Variations for Your Situation
- Apartment/Rental: Renters typically control only the vent grilles and the air filter. Focus on washing grilles every 3 months and upgrading to a MERV 8 filter to compensate for ducts you cannot clean directly. A small HEPA air purifier near the main return grille can also reduce the recirculated particulate load. Budget around $15 to $40 for filters and cleaning supplies per year.
- Tight Budget (under $50): Skip the shop vacuum and use a standard vacuum with a crevice tool plus an old paintbrush to loosen debris from grille faces and shallow duct openings. Wash grilles in the bathtub using dish soap at no extra cost. Prioritize cleaning the two or three largest return-air grilles first since they deliver the biggest airflow benefit.

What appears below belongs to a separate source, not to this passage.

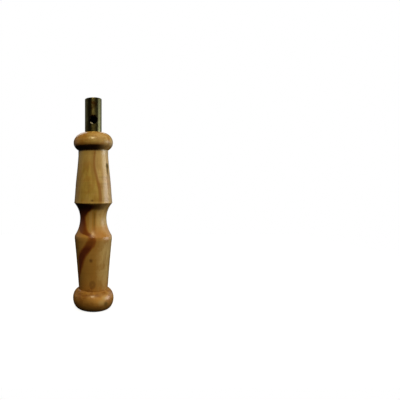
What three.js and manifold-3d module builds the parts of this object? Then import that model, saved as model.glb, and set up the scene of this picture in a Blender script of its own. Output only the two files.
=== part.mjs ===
// A mouse call: a short brass whistle tube that slides in the socket of a turned wooden handle.
// Lengths are in millimetres and +Z is up. The origin is the middle of the flat base.
import * as THREE from 'three';
import { mergeVertices } from 'three/addons/utils/BufferGeometryUtils.js';
import Module from 'manifold-3d';

const wasm = await Module();
wasm.setup();

// Handle, from the base up
const baseBeadRadius = 9.65;
const baseBeadWidestHeight = 4.8;
const baseBeadRoll = 3.3; // how far the bead's rounding reaches in from its widest circle
const baseBeadShoulder = 4.45; // height of the rounding above the widest circle
const lowerConeFootRadius = 6.87;
const lowerConeTopRadius = 8.88;
const lowerConeLength = 23.6;
const lowerConeHollow = 0.1; // how far the cone's side sinks below a straight line
const rimRoundHeight = 1.65; // the soft edge between the lower cone and the waist
const rimRoundDepth = 0.25;
const waistRadius = 6.28;
const waistLowerSweep = 14.6; // radius of the arc from the soft rim into the waist
const waistUpperSweep = 11.1; // radius of the arc from the waist out to the sharp rim
const upperConeFootRadius = 9.08;
const upperConeLength = 22.15;
const neckRadius = 7.1;
const neckLength = 2.65;
const topBeadRadius = 9.36;
const topBeadUndercutRoll = 6.5;
const topBeadUndercutHeight = 4.7;
const topBeadRoll = 5.6;
const topBeadCrownHeight = 4.95; // from the widest circle up to the handle's top

// Whistle tube, a piece of 8 mm brass tube
const tubeRadius = 4;
const tubeWall = 1;
const tubeLength = 42;
const tubeExposed = 16; // how much of it stands above the handle
const lipRound = 0.35; // rounding of the end that the lips take
const windowRadius = 1.65;
const windowDrop = 10.3; // from the tube's top down to the window's middle
const windowBevel = 0.5; // how deep the window's edge is countersunk
const tubePushIn = 3.3; // travel down into the handle

// Inside the tube and the handle
const blockRecess = 0.3; // how far the windway block sits below the lip
const windwayDepth = 1; // from the block's flat to the tube's inner wall
const airColumn = 14; // from the window's middle down to the cork
const corkLength = 5;
const rodPlay = 0.25; // between the rod and the tube that slides over it
const rodSocketDepth = 11;

// Clearances
const socketClearance = 0.1;
const corkClearance = 0.05;
const blockClearance = 0.05;
const rodClearance = 0.05;
const stopGap = 0.5; // left under the tube when it is pushed right in
const socketMouthBreak = 0.3; // chamfer at the socket's mouth

// Smoothness of the round solids
const facets = 40;
const windowFacets = 24;
const beadSteps = 8;
const sweepSteps = 6;
const lipSteps = 4;

// Worked out from the values above
const tubeInner = tubeRadius - tubeWall;
const socketRadius = tubeRadius + socketClearance;
const corkRadius = tubeInner - corkClearance;
const blockRadius = tubeInner - blockClearance;
const rodRadius = tubeInner - rodPlay;
const rodSocketRadius = rodRadius + rodClearance;
const socketDepth = tubeLength - tubeExposed + tubePushIn + stopGap;

const quarter = Math.PI / 2;

// Points along an ellipse's arc from one angle to another, where 0 points outwards and PI / 2 points up.
// The ellipse has its centre at a radius and a height, and a reach outwards and a rise upwards.
function arcPoints(ellipse, from, to, steps) {
  const points = [];
  for (let i = 0; i <= steps; i += 1) {
    const angle = from + ((to - from) * i) / steps;
    const radius = ellipse.radius + ellipse.reach * Math.cos(angle);
    points.push(new THREE.Vector2(radius, ellipse.height + ellipse.rise * Math.sin(angle)));
  }
  return points;
}

// The angle at which such an arc gets to a given radius.
function angleAt(ellipse, radius) {
  return Math.acos((radius - ellipse.radius) / ellipse.reach);
}

// The handle's outside from the flat base up to its top, as radius and height.
function handleOutline() {
  const points = [];

  // The bead at the base: a lower quarter from the flat foot, and an upper one that ends at the cone
  const under = {
    radius: baseBeadRadius - baseBeadRoll,
    height: baseBeadWidestHeight,
    reach: baseBeadRoll,
    rise: baseBeadWidestHeight,
  };
  const shoulder = { ...under, rise: baseBeadShoulder };
  points.push(...arcPoints(under, -quarter, 0, beadSteps));
  points.push(...arcPoints(shoulder, 0, angleAt(shoulder, lowerConeFootRadius), beadSteps).slice(1));

  // The lower cone, a little hollow, and the soft rim on top of it
  const coneFoot = points[points.length - 1].y;
  for (let i = 1; i <= sweepSteps; i += 1) {
    const along = i / sweepSteps;
    const straight = lowerConeFootRadius + (lowerConeTopRadius - lowerConeFootRadius) * along;
    const sunk = 4 * lowerConeHollow * along * (1 - along);
    points.push(new THREE.Vector2(straight - sunk, coneFoot + lowerConeLength * along));
  }
  const rimTopRadius = lowerConeTopRadius - rimRoundDepth;
  const rim = {
    radius: rimTopRadius,
    height: coneFoot + lowerConeLength,
    reach: rimRoundDepth,
    rise: rimRoundHeight,
  };
  points.push(...arcPoints(rim, 0, quarter, sweepSteps).slice(1));

  // The waist: two hollow arcs that meet where it is thinnest
  const lowerSweep = {
    radius: waistRadius + waistLowerSweep,
    reach: -waistLowerSweep,
    rise: waistLowerSweep,
  };
  const lowerAngle = angleAt(lowerSweep, rimTopRadius);
  lowerSweep.height = rim.height + rimRoundHeight + waistLowerSweep * Math.sin(lowerAngle);
  points.push(...arcPoints(lowerSweep, -lowerAngle, 0, sweepSteps).slice(1));
  const upperSweep = {
    radius: waistRadius + waistUpperSweep,
    height: lowerSweep.height,
    reach: -waistUpperSweep,
    rise: waistUpperSweep,
  };
  points.push(...arcPoints(upperSweep, 0, angleAt(upperSweep, upperConeFootRadius), sweepSteps).slice(1));

  // The upper cone, which narrows upwards to the neck
  const neckFoot = points[points.length - 1].y + upperConeLength;
  points.push(new THREE.Vector2(neckRadius, neckFoot));

  // The top bead: an undercut that springs from the neck, and a crown that ends at the socket's mouth
  const undercut = {
    radius: topBeadRadius - topBeadUndercutRoll,
    reach: topBeadUndercutRoll,
    rise: topBeadUndercutHeight,
  };
  const neckAngle = angleAt(undercut, neckRadius);
  undercut.height = neckFoot + neckLength + topBeadUndercutHeight * Math.sin(neckAngle);
  points.push(...arcPoints(undercut, -neckAngle, 0, beadSteps));
  const crown = {
    radius: topBeadRadius - topBeadRoll,
    height: undercut.height,
    reach: topBeadRoll,
    rise: topBeadCrownHeight,
  };
  points.push(...arcPoints(crown, 0, angleAt(crown, socketRadius + socketMouthBreak), beadSteps).slice(1));
  return points;
}

const outline = handleOutline();
const handleTop = outline[outline.length - 1].y;
const socketFloor = handleTop - socketDepth;
const rodFoot = socketFloor - rodSocketDepth;
const tubeTop = handleTop + tubeExposed;
const tubeFoot = tubeTop - tubeLength;
const windowHeight = tubeTop - windowDrop;
const corkTop = windowHeight - airColumn;
const corkFoot = corkTop - corkLength;

// A turned solid about +Z, from a profile that starts and ends on the axis or closes on itself.
function turned(profile) {
  return new THREE.LatheGeometry(profile, facets).rotateX(Math.PI / 2);
}

// Welds a geometry's vertices and drops the triangles that a lathe leaves flat at its poles.
function welded(geometry) {
  const bare = geometry.clone();
  bare.deleteAttribute('normal');
  bare.deleteAttribute('uv');
  const merged = mergeVertices(bare);
  const index = merged.index.array;
  const kept = [];
  for (let i = 0; i < index.length; i += 3) {
    const [a, b, c] = index.slice(i, i + 3);
    if (a !== b && b !== c && c !== a) {
      kept.push(a, b, c);
    }
  }
  merged.setIndex(kept);
  return merged;
}

// A welded geometry as a solid that can be joined and cut.
function toSolid(geometry) {
  const mesh = welded(geometry);
  const vertProperties = Float32Array.from(mesh.attributes.position.array);
  const triVerts = Uint32Array.from(mesh.index.array);
  return new wasm.Manifold(new wasm.Mesh({ numProp: 3, vertProperties, triVerts }));
}

// The solid back as a geometry.
function fromSolid(solid) {
  const { numProp, vertProperties, triVerts } = solid.getMesh();
  const geometry = new THREE.BufferGeometry();
  const positions = new Float32Array((vertProperties.length / numProp) * 3);
  for (let i = 0; i < positions.length / 3; i += 1) {
    positions.set(vertProperties.subarray(i * numProp, i * numProp + 3), i * 3);
  }
  geometry.setAttribute('position', new THREE.BufferAttribute(positions, 3));
  geometry.setIndex(new THREE.BufferAttribute(Uint32Array.from(triVerts), 1));
  geometry.computeVertexNormals();
  return geometry;
}

function point(radius, height) {
  return new THREE.Vector2(radius, height);
}

// One turned piece of wood: the outline, a socket for the tube and a deeper, narrower one for the rod.
function handleGeometry() {
  return welded(turned([
    point(0, 0),
    ...outline,
    point(socketRadius, handleTop - socketMouthBreak),
    point(socketRadius, socketFloor),
    point(rodSocketRadius, socketFloor),
    point(rodSocketRadius, rodFoot),
    point(0, rodFoot),
  ]));
}

// The tube, with its lip rounded inside and out, and a round countersunk window through the front wall only.
function tubeGeometry() {
  const outerLip = {
    radius: tubeRadius - lipRound,
    height: tubeTop - lipRound,
    reach: lipRound,
    rise: lipRound,
  };
  const innerLip = { ...outerLip, radius: tubeInner + lipRound, reach: -lipRound };
  const wall = turned([
    point(tubeInner, tubeFoot),
    point(tubeRadius, tubeFoot),
    ...arcPoints(outerLip, 0, quarter, lipSteps),
    ...arcPoints(innerLip, quarter, 0, lipSteps),
    point(tubeInner, tubeFoot),
  ]);
  const flare = 2 * windowBevel; // the cutter goes on widening past the tube's outside
  const cutter = new THREE.LatheGeometry([
    point(0, 0),
    point(windowRadius, 0),
    point(windowRadius, tubeRadius - windowBevel),
    point(windowRadius + flare, tubeRadius - windowBevel + flare),
    point(0, tubeRadius - windowBevel + flare),
  ], windowFacets);
  cutter.rotateX(Math.PI);
  cutter.translate(0, 0, windowHeight);
  return fromSolid(toSolid(wall).subtract(toSolid(cutter)));
}

// The block in the tube's mouth, with a flat on its front that faces the window.
function blockGeometry() {
  const blockTop = tubeTop - blockRecess;
  const blockFoot = windowHeight + windowRadius;
  const flatAt = tubeInner - windwayDepth;
  const halfFlat = Math.acos(flatAt / blockRadius);
  const shape = new THREE.Shape();
  shape.absarc(0, 0, blockRadius, halfFlat, 2 * Math.PI - halfFlat, false);
  shape.closePath();
  const geometry = new THREE.ExtrudeGeometry(shape, {
    depth: blockTop - blockFoot,
    bevelEnabled: false,
    curveSegments: facets,
  });
  geometry.rotateZ(-quarter);
  geometry.translate(0, 0, blockFoot);
  return welded(geometry);
}

// A plain round bar between two heights.
function barGeometry(radius, foot, top) {
  return welded(turned([
    point(0, foot),
    point(radius, foot),
    point(radius, top),
    point(0, top),
  ]));
}

// Materials
const varnishedWood = new THREE.MeshStandardMaterial({ color: 0xb98b45, roughness: 0.35, metalness: 0 });
const agedBrass = new THREE.MeshStandardMaterial({ color: 0x5e5934, roughness: 0.35, metalness: 1 });
const stainedWood = new THREE.MeshStandardMaterial({ color: 0x523c25, roughness: 0.7, metalness: 0 });
const dowelWood = new THREE.MeshStandardMaterial({ color: 0xc9ab7c, roughness: 0.7, metalness: 0 });
const cork = new THREE.MeshStandardMaterial({ color: 0xb58458, roughness: 0.9, metalness: 0 });

function piece(name, geometry, material) {
  const mesh = new THREE.Mesh(geometry, material);
  mesh.name = name;
  return mesh;
}

const call = new THREE.Group();
call.add(piece('handle', handleGeometry(), varnishedWood));
call.add(piece('stopper_rod', barGeometry(rodRadius, rodFoot, corkFoot), dowelWood));
call.add(piece('stopper_cork', barGeometry(corkRadius, corkFoot, corkTop), cork));

// What slides: the tube, with the block fixed in its mouth
const whistle = new THREE.Group();
whistle.add(piece('whistle_tube', tubeGeometry(), agedBrass));
whistle.add(piece('windway_block', blockGeometry(), stainedWood));
call.add(whistle);

export default call;
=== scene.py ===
"""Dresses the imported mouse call: a varnished wooden handle with an aged brass whistle tube in its top."""
import math

import bpy
import numpy as np
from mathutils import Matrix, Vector


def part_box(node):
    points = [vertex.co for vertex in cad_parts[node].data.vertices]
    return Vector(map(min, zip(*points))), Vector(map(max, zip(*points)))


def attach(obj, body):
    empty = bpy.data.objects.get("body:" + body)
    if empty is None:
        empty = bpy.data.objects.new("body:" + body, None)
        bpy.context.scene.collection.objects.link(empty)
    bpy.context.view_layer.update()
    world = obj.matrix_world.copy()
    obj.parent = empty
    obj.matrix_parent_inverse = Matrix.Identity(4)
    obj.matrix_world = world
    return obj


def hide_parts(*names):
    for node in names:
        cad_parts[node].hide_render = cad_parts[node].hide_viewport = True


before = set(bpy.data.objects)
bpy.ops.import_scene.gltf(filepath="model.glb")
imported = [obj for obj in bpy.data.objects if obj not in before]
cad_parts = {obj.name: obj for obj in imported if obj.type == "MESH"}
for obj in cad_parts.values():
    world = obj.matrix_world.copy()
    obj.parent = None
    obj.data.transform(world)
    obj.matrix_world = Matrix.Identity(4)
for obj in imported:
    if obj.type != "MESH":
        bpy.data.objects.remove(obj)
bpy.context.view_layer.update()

MM = 0.001
DEG = math.radians(1)
QUARTER_TURN = math.pi / 2

# Places that the frame gives
handle_low, handle_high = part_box("handle")
tube_low, tube_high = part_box("whistle_tube")
block_low, block_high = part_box("windway_block")
rod_low, rod_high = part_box("stopper_rod")
cork_low, cork_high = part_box("stopper_cork")
HANDLE_FOOT, HANDLE_TOP = handle_low[2], handle_high[2]
TUBE_FOOT, TUBE_TOP = tube_low[2], tube_high[2]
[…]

A $10 dryer vent brush extends your reach significantly and is the one tool worth buying.
- Older Home (pre-1980): Homes built before 1980 often have metal duct systems with degraded tape, fiberglass duct board that sheds particles, or asbestos-containing duct insulation in some cases. Before doing any deep cleaning, inspect visible ductwork for gray or white fibrous insulation material. If you suspect asbestos, do not disturb it and hire a certified inspector before proceeding. For confirmed non-asbestos systems, pair vent cleaning with a duct leakage inspection since sealing leaky older ducts often saves more energy than cleaning alone.